> **Problem details**:
Only the lines from the one containing "solid -= extrude(socket_plane" through the one containing "if empty is" are wanted. Give them again exactly, both ends included.

> **Recorded information**:
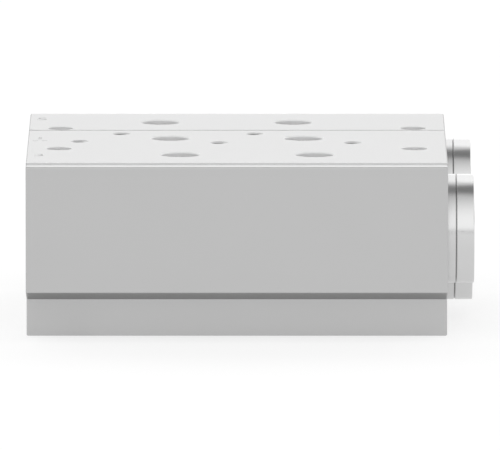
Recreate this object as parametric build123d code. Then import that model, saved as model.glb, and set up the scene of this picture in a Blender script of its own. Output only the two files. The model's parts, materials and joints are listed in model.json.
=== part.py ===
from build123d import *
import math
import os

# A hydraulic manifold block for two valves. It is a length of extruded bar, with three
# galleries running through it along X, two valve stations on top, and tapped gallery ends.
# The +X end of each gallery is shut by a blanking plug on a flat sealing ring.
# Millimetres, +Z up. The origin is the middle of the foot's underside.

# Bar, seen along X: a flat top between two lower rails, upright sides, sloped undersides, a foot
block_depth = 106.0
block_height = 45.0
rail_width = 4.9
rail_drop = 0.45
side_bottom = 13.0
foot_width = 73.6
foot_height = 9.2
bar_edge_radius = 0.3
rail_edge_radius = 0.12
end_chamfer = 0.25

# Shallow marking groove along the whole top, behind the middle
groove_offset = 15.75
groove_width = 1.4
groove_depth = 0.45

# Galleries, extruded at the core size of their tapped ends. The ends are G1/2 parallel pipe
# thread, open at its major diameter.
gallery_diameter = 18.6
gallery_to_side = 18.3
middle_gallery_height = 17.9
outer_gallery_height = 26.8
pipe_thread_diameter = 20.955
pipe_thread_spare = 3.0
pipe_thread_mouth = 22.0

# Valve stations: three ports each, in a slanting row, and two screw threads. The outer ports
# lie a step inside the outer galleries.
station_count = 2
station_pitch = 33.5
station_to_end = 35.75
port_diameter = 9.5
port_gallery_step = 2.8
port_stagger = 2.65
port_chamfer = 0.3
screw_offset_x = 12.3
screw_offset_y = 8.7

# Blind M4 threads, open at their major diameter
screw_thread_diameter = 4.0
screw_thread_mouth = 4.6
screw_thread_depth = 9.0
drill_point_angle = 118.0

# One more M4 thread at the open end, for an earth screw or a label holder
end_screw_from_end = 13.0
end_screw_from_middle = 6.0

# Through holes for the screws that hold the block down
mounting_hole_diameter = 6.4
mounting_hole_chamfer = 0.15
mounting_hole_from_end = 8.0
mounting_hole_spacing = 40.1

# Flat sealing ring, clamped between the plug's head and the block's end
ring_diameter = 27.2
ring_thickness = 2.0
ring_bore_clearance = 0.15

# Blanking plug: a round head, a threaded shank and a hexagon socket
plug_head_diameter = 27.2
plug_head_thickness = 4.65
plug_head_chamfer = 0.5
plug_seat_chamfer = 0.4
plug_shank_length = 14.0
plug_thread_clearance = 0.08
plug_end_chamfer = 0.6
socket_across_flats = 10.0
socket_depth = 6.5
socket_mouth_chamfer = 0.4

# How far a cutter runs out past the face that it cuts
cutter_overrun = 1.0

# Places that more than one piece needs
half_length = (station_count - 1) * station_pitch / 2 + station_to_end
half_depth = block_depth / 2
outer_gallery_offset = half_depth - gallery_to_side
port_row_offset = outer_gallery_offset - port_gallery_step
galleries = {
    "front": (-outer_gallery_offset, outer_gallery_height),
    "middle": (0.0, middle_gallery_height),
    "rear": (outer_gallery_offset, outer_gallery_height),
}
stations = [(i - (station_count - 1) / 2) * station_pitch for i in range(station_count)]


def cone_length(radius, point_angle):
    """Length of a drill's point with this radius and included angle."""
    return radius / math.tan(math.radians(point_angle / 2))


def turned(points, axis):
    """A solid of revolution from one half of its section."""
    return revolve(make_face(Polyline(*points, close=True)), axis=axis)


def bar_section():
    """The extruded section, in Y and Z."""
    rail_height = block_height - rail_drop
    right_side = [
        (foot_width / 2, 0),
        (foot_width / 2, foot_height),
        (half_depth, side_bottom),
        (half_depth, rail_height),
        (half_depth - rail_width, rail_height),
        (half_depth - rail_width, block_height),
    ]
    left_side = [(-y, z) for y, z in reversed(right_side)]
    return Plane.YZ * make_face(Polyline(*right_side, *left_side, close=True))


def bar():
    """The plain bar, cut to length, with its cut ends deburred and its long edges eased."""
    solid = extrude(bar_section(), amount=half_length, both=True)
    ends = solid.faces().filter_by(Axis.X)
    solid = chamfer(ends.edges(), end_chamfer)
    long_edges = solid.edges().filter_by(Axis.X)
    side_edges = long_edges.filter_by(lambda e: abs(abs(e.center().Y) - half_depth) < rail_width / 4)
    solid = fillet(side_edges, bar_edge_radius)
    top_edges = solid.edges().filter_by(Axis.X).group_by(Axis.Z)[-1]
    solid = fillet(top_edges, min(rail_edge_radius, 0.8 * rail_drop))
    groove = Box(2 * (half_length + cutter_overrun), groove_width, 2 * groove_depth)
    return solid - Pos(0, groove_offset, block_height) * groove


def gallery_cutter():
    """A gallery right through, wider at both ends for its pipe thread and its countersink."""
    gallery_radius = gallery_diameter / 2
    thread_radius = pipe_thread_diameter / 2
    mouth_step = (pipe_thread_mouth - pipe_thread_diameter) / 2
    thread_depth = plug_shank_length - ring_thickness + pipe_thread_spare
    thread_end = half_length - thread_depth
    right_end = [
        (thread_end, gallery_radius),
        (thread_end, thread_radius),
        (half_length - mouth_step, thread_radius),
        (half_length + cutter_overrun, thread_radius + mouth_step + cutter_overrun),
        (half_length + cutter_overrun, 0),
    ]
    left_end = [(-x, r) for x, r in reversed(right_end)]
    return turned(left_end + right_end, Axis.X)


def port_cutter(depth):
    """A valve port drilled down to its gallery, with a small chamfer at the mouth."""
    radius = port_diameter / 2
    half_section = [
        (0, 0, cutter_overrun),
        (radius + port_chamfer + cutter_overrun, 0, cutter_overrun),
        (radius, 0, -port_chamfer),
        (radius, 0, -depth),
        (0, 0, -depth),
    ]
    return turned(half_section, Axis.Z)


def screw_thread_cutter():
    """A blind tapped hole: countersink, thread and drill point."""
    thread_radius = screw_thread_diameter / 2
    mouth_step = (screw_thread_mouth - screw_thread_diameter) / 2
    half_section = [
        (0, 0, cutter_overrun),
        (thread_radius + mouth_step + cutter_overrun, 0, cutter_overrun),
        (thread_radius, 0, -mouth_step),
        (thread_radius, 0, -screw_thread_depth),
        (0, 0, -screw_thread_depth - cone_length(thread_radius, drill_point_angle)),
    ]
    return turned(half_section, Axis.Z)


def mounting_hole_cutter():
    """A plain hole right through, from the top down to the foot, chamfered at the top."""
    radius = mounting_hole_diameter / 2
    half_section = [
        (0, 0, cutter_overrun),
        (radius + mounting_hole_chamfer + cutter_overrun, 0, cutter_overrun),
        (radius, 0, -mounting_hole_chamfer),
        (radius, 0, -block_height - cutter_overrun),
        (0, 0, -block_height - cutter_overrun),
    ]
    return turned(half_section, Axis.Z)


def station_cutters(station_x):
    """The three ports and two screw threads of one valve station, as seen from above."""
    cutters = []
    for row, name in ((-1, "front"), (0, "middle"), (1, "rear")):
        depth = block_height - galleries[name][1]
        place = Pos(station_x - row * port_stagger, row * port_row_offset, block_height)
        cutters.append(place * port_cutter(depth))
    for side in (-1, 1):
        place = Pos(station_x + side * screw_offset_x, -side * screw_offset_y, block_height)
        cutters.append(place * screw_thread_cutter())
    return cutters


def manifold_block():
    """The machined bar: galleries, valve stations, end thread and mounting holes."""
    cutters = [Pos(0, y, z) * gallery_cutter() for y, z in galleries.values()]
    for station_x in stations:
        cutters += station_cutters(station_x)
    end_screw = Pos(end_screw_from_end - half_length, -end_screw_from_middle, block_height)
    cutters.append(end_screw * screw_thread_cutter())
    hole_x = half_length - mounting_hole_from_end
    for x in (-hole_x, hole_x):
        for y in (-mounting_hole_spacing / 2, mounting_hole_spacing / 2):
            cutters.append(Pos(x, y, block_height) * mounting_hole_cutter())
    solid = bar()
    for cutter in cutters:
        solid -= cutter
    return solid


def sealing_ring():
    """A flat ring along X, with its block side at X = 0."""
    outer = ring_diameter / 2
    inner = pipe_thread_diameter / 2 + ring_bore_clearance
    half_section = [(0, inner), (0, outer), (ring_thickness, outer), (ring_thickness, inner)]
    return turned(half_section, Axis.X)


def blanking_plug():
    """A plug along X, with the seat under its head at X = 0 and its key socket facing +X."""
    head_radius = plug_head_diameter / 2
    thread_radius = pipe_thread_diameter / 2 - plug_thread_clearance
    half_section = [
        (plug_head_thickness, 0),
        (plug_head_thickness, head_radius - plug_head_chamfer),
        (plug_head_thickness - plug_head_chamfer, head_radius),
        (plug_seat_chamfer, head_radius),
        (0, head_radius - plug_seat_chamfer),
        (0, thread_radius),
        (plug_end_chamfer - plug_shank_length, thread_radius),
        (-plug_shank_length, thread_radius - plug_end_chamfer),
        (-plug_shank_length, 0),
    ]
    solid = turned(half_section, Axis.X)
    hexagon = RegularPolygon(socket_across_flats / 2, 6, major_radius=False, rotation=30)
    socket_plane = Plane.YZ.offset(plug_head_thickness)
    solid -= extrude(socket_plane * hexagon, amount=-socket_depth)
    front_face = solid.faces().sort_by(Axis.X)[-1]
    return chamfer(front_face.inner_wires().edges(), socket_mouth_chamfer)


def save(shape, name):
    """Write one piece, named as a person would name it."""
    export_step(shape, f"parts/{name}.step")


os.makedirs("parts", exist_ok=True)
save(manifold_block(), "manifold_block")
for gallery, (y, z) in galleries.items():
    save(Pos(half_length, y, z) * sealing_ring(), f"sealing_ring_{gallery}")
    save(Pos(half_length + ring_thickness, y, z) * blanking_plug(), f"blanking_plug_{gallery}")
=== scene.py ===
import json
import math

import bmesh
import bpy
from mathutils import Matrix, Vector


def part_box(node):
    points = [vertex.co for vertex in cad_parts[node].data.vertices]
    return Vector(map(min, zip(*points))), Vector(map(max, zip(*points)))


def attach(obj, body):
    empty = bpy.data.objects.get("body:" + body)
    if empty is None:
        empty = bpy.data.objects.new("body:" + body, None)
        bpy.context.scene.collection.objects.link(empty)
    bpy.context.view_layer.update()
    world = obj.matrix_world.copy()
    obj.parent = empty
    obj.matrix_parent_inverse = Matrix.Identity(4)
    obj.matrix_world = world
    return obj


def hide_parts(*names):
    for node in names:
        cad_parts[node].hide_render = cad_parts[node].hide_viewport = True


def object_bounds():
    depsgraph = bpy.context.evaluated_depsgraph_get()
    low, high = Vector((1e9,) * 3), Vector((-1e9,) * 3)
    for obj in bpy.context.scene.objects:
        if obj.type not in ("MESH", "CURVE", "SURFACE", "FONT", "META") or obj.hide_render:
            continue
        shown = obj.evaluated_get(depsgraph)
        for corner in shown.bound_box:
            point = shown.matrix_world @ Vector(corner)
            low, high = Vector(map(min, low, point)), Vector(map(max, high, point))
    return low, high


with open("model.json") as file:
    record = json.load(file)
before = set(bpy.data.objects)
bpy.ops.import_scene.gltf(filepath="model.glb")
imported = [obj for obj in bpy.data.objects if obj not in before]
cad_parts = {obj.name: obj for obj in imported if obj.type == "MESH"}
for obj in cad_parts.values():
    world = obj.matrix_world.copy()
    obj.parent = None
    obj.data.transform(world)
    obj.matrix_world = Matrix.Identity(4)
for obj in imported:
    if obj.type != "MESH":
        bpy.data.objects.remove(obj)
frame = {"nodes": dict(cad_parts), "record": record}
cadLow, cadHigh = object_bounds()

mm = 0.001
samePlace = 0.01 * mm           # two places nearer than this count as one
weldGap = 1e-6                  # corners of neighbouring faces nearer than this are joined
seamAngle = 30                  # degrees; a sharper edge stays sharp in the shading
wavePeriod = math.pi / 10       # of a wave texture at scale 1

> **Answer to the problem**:
    solid -= extrude(socket_plane * hexagon, amount=-socket_depth)
    front_face = solid.faces().sort_by(Axis.X)[-1]
    return chamfer(front_face.inner_wires().edges(), socket_mouth_chamfer)


def save(shape, name):
    """Write one piece, named as a person would name it."""
    export_step(shape, f"parts/{name}.step")


os.makedirs("parts", exist_ok=True)
save(manifold_block(), "manifold_block")
for gallery, (y, z) in galleries.items():
    save(Pos(half_length, y, z) * sealing_ring(), f"sealing_ring_{gallery}")
    save(Pos(half_length + ring_thickness, y, z) * blanking_plug(), f"blanking_plug_{gallery}")
=== scene.py ===
import json
import math

import bmesh
import bpy
from mathutils import Matrix, Vector


def part_box(node):
    points = [vertex.co for vertex in cad_parts[node].data.vertices]
    return Vector(map(min, zip(*points))), Vector(map(max, zip(*points)))


def attach(obj, body):
    empty = bpy.data.objects.get("body:" + body)
    if empty is None:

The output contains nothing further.